Competing interests: The authors have declared that no competing interests exist.
The uniqueness of atom probe tomography (APT) lies on its ability to analyze physical nano-structures and correlate them to the corresponding chemical information with sub-nanometer resolutions [1, 2]. State-of-the-art specimen preparation techniques have made APT increasingly amenable to analyze the chemistry and structure of a wide range of advanced functional and structural materials ranging from multi-layer devices used in the photovoltaic industry to metallic glasses for diverse applications [1–6]. In particular, the evolution of laser-assisted APT has permitted the analysis of materials with semiconducting properties since specimen requirement for high electrical conductivity may be circumvented by the use of light pulses to trigger field evaporation [1, 2, 7]. In this case, a local increase in temperature at the tip of the needle-shaped specimen subsequent to absorption of the laser light from the pulse provides the necessary energy for surface atoms to desorb from the lattice and, under the influence of the intense electrostatic field, ionize and accelerate towards the detector. This increase in temperature decreases the effective evaporation field. Thus, the probability of sample fracture attributable to the electrostatic pressure that originates from stress induced by the electrostatic field at the specimen surface is considerably reduced [2, 8].
One of the main challenges associated with analyzing organic materials with APT is the preparation of suitable specimens. Inevitably a needle-shaped specimen of approximately 100 nm diameter at its apex must be obtained to promote field evaporation within the range of working voltages accessible to commercial atom probe setups, i.e. 2–14kV. In this regard, two of the most commonly employed methods for preparation of organic samples for APT specimens [7–10] are: (1) electrochemical polishing of a metal wire with the desired shape and dimensions used as a substrate for depositing a thin layer of the actual organic material of interest; (2) site-specific or bulk lift-out and shaping by means of a focused ion beam (FIB), usually in a dual beam configuration within a scanning electron microscope (FIB-SEM).
In the case of FIB-based specimen preparation, and in particular for sensitive materials, great care must be taken in order to minimize ion–milling-induced damage.

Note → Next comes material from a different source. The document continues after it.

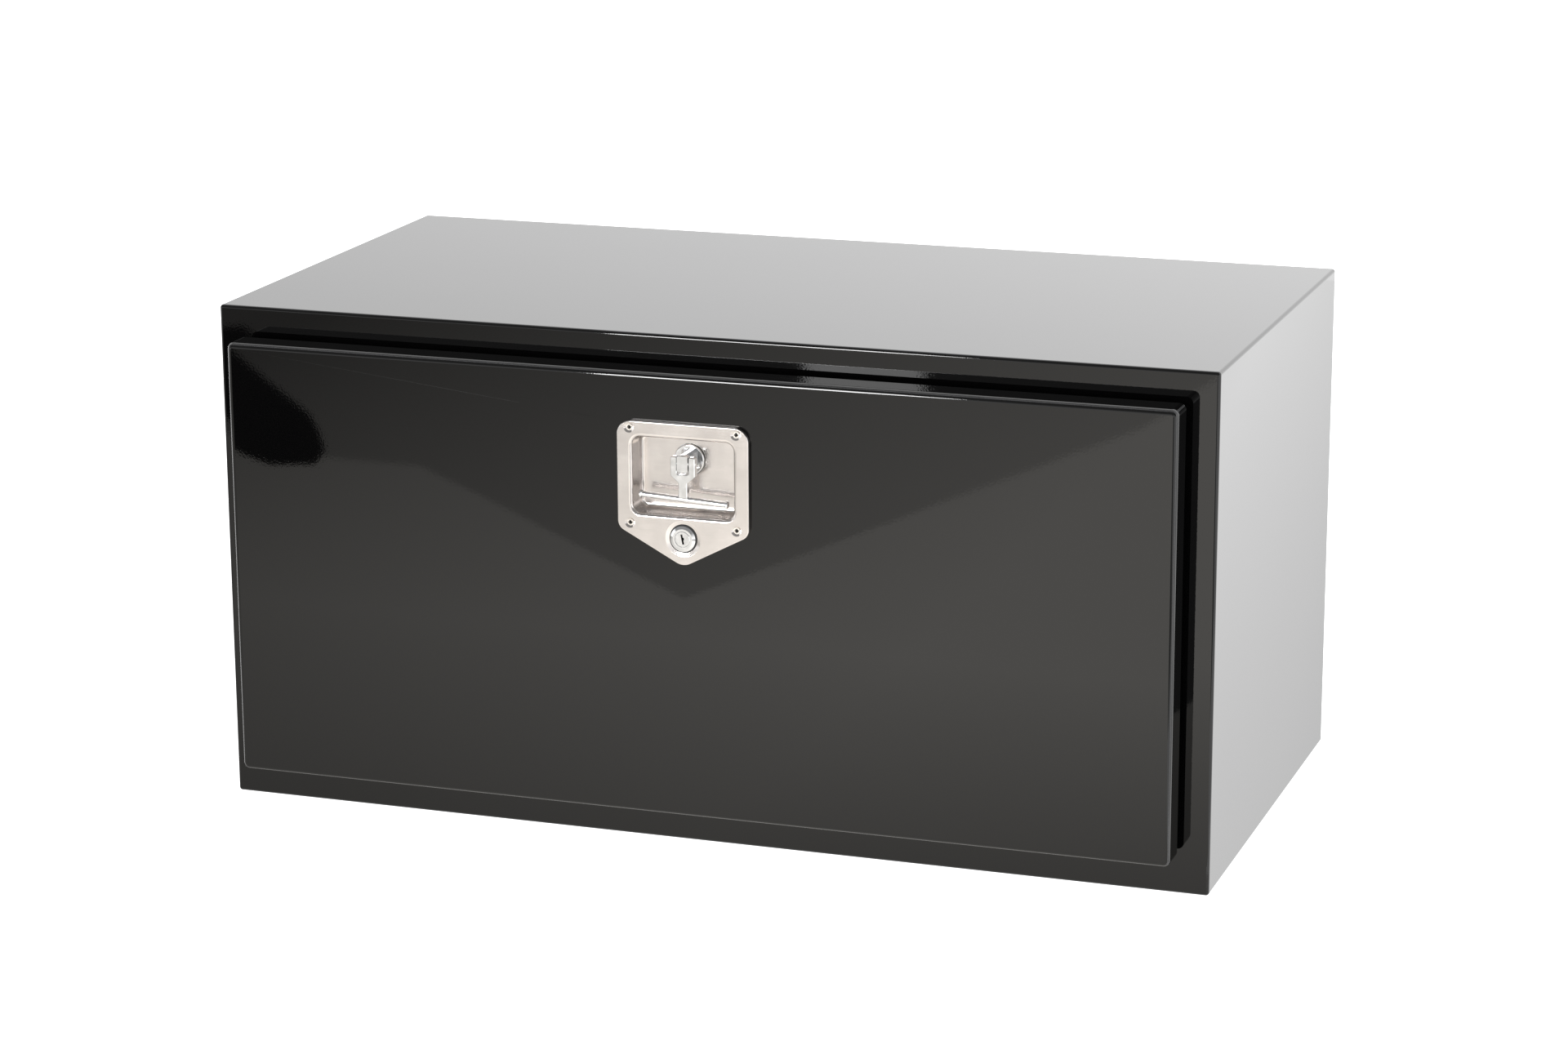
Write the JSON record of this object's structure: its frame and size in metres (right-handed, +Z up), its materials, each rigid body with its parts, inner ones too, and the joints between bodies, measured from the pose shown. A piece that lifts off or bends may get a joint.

The conventional acceleration voltages (16-30kV), currents (≥2.5 nA) that are used to successfully shape specimens from metallic materials can lead to amorphization, chemical degradation and formation of structural defects within organic specimens [11–13]. Additionally, the temperature increase on the sample surface induced by ion milling may also adversely affect the microstructure and consequently the properties of different type of materials [13–15].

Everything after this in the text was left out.